In any case, IMHO rq-monitor should wait for a previous reply to an http request to arrive before doing another one.

EDIT: I've now rerun the workers query and I see that it takes 11 seconds to return the answer, so it's probably way too much for rqmonitor's timeouts.

If I can make a suggestion, it would be nice to have an option in the web UI to configure the polling frequency and another one to turn off polling. Thanks!

pranavgupta1234 commented 3 years ago

By running worker's query you mean like checking worker info ? because above latency numbers are normal for remote redis, what I am thinking is what is causing this 11s delay?

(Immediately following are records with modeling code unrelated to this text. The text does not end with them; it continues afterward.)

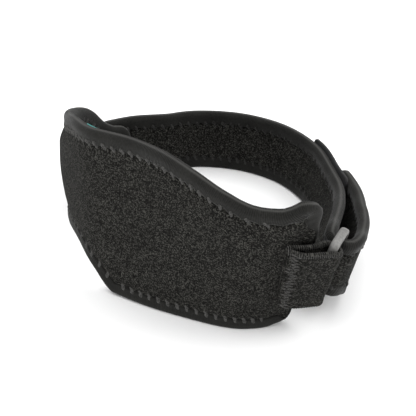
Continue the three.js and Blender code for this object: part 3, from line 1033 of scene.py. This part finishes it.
@dataclass(frozen=True)
class KnittedTape:
    """Smooth edging tape: a fine knit, with ribs that show in places and a painted highlight along its
    fold.
    """

    name: str
    fold: float
    rib: float = 0.6
    relief: float = 0.14
    dark: Colour = (0.006, 0.006, 0.0055)
    light: Colour = (0.019, 0.0188, 0.0172)
    # Colour of the painted highlight along the tape's fold.
    wear_and_highlight: Colour = (0.085, 0.084, 0.08)

    def build(self) -> bpy.types.Material:
        """Make the material."""
        nodes = Nodes(self.name)
        grain = nodes.noise(nodes.scaled_uv(0.6, 0.9), 1.0, 2.0)
        place = nodes.add("ShaderNodeSeparateXYZ", {0: nodes.scaled_uv(self.rib, 1.0)}).outputs
        wave = nodes.math("SINE", nodes.product(place[0], math.tau))
        patch = nodes.noise(nodes.scaled_uv(22.0, 60.0), 1.0, 1.0)
        shown = nodes.remap(patch, From_Min=0.42, From_Max=0.6)
        rib = nodes.product(nodes.product(wave, 0.5), shown)
        cloud = nodes.noise(nodes.scaled_uv(9.0, 9.0), 1.0, 2.0)
        mixed = nodes.math("ADD", nodes.product(rib, 0.3), nodes.product(grain, 0.6))
        shifted = nodes.math("ADD", mixed, nodes.product(cloud, 0.4))
        plain = nodes.ramp(shifted, [(0.25, self.dark), (0.75, self.light)])
        # Painted highlight: the colour turns pale in a thin line along the fold, standing in for light
        # catching the rim.
        from_fold = nodes.math("ABSOLUTE", nodes.math("SUBTRACT", place[1], self.fold))
        edge = nodes.remap(from_fold, From_Min=0.1, From_Max=0.9, To_Min=0.42, To_Max=0.0)
        inputs = {0: edge, 6: plain, 7: (*self.wear_and_highlight, 1)}
        colour = nodes.add("ShaderNodeMix", inputs, data_type="RGBA").outputs[2]
        height = nodes.math("ADD", rib, nodes.product(grain, 0.5))
        return nodes.finish(
            colour,
            0.85,
            nodes.bump(height, self.relief),
            Sheen_Weight=0.11,
            Sheen_Roughness=0.4,
            Specular_IOR_Level=0.08,
        )


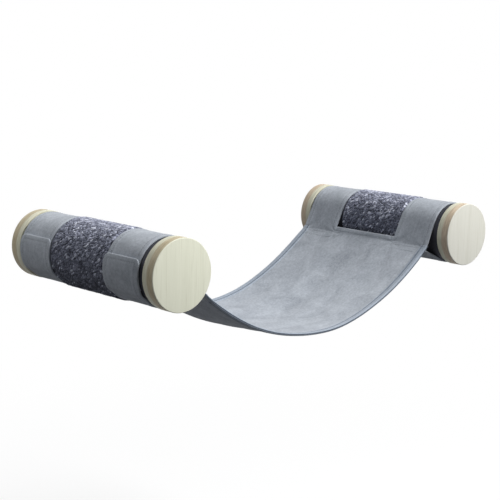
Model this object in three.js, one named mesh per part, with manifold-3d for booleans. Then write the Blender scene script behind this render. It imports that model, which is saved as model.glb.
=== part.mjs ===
// Wall mounted cat hammock: two rollers stand out of the wall, and a grey fabric sling
// hangs between them. Each roller is a board tube with a scratching pad of pile carpet
// round its middle, clamped between two wooden discs by a rod on its axis. The sling
// goes over each roller with two tabs. A strap under each tab passes below the roller
// and ends in a flap, which closes on the tab's outer face with hook and loop tape.
//
// Millimetres. +X runs along the wall to the right, +Y into the wall and +Z up. The
// origin is on the wall plane, midway between the rollers, at the height of their axes.

import * as THREE from "three";
import { mergeVertices } from "three/addons/utils/BufferGeometryUtils.js";
import Module from "manifold-3d";

const solidTools = await Module();
solidTools.setup();

// ---------------------------------------------------------------- driving dimensions

const ROLLER_SPACING = 600; // between the axes of the two rollers
const ROLLER_DEPTH = 330; // from the wall to the front face
const FIT_GAP = 0.3; // clearance between pieces that seat on each other

// board tube, and the carpet pad round its middle
const TUBE_R = 47;
const TUBE_WALL = 5.5;
const PAD_T = 4.5;
const PAD_EDGE = 1.2; // chamfer of the pile at both ends of the pad
const PAD_SIDE_GAP = 1.5; // between the pad and the straps beside it

// wooden discs
const DISC_PROUD = 3; // the discs stand out this far beyond the tube, all round
const DISC_T = 22;
const DISC_CHAMFER = 1.2;

// sling
const FABRIC_T = 2;
const LAYER_GAP = 0.25; // between fabric and what it lies on
const SLING_REAR_GAP = 3; // from the wall disc to the sling's rear edge
const SLING_FRONT_GAP = 7; // from the sling's front edge to the front disc
const STRAP_W = 75;
const TAB_STEP = 5; // a tab is this much narrower than the strap below it
const HEM_W = 10;
const HEM_EXTRA_T = 0.7; // the folded hem is this much thicker, on its upper face
const HEM_RISE_W = 0.3; // over this width the hem rises to its thickness
const SLING_SAG = 97; // lowest line, below the straight line between the strap seams
const SLING_DIP = 10; // the middle of the width hangs this much lower than the hems
const SEAM_STANDOFF = 16.5; // strap seam, sideways from the tube
const LEFT_SEAM_DROP = 36; // strap seam, below the axis
const RIGHT_SEAM_DROP = 19.5;
const SEAM_LAP = 16; // the strap is sewn under the sling over this length
const NOTCH_UP = 10; // the free edge between two tabs lies this far above the seam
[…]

waldner commented 3 years ago

I mean the query that rqmonitor runs, eg GET /workers?redis_instance_index=0&_=1625774669388 As I said, the server is not very fast. In any case, I wouldn't expect rqmonitor to immediately fire 4 or 5 requests while it's waiting for the response to the first one. What I would expect is just that it takes 11 seconds (or however much) of "Loading..." before I see the first version of the workers page, and from there I should be able to tweak or disable the polling (or do nothing, provided that rqmonitor only polls again when it gets the reply to the previous request). another option could be to enable the user to configure the polling frequency via an environment variable or other means.